Announcing his marriage to me, he joyfully said this in Mandinka:
“Kebba fala kuma, simayaa duwaa” (meaning in English an unfortunate
man should pray for longevity.” I jumped to ask what he specifically
meant by that, and he added: “Finally I am getting married after the
rough journey of searching for ‘Madam Right’. It has been a tough
search for me my boy.” My friend even went far ahead to inform others
about this development and bought a packet of black mint to distribute
at the office for all to attend this all important day of his.

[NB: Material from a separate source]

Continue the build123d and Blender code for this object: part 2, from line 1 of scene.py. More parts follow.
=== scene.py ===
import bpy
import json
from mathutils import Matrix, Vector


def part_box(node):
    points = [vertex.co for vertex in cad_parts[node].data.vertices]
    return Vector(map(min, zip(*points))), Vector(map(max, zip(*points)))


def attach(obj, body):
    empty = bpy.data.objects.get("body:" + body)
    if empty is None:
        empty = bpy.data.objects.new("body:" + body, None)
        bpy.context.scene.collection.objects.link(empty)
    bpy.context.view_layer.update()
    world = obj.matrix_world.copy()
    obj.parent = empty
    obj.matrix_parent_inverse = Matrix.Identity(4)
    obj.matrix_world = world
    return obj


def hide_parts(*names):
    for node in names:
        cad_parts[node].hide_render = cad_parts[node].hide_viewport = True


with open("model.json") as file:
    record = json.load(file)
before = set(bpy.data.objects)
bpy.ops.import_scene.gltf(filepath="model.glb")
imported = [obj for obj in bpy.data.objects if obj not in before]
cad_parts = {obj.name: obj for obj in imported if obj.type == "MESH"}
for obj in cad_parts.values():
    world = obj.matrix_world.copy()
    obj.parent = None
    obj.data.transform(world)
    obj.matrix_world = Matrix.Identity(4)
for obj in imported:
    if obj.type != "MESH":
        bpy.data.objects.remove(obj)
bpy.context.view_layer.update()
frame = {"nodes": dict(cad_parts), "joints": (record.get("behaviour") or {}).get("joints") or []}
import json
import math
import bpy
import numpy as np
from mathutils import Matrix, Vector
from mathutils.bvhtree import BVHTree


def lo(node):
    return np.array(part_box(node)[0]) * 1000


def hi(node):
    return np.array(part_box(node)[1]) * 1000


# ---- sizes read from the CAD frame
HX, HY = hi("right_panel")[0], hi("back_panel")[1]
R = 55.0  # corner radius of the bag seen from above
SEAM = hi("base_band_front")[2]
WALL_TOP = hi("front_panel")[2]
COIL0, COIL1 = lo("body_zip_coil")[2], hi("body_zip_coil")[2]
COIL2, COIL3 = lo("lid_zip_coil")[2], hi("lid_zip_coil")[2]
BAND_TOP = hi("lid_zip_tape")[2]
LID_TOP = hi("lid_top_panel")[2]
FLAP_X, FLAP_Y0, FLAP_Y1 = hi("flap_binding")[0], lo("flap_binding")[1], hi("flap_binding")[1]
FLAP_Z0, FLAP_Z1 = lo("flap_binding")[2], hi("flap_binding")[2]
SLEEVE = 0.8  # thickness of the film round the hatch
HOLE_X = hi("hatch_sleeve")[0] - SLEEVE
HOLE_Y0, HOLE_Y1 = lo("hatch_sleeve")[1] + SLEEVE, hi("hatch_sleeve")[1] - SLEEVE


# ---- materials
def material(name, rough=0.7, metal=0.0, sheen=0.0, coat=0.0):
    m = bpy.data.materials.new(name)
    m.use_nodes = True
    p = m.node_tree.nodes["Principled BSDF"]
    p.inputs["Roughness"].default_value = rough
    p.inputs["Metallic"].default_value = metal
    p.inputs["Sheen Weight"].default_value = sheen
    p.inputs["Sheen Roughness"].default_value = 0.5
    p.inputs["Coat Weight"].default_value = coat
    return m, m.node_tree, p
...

But guess what, my friend would later receive the shock of his life
just two days to the wedding reception when the fiancée chose a
different path. The man who happily informed me two weeks ago turned
around to sadly tell me on my face in the most depressed form in
Mandinka again, “boy abeketa bileh” literary meaning in English “the
worst has happened today”. He sadly said: “My fiancée has decided to
renounce her plan to marry me next tomorrow and I don’t know how to
face my family and friends like you.”
This is just one among many other stories that occur during this
period. Whilst many rejoice their new unions, a lifetime requirement
and achievement, many really soak in pain, finding answers from left,
right and centre and even from space why they could be abandoned for
another person; answers only their ex-partners could provide for
But this period is not only a season for marriage; it is a moment for
kola nut dealers to make as much money as possible. This is because
kola nut is in higher demand. As dictated by tradition, kola nut is
presented to the in-laws when seeking a daughter’s hand in marriage.
This is a deeply rooted tradition in The Gambia and most parts of West
Africa, dating back centuries .
Also disturbingly observed is the fact that this process of marriage
is commercialised to some extent as dowries charged by some in-laws
before a daughter’s hand could be secured seems on the high side for
many a people. This in fact has discouraged many men to do this all
important venture as their in-laws would not only stopped at the
dowry, but would request for many other things that are not
necessarily important to the marriage. Some people really have tough
times to get to the final stage as in most cases; one would have to go
through a lot of steps as required by tradition before a daughter’s
hand could be secured.
Good luck to the new couples and a big sorry for those abandoned!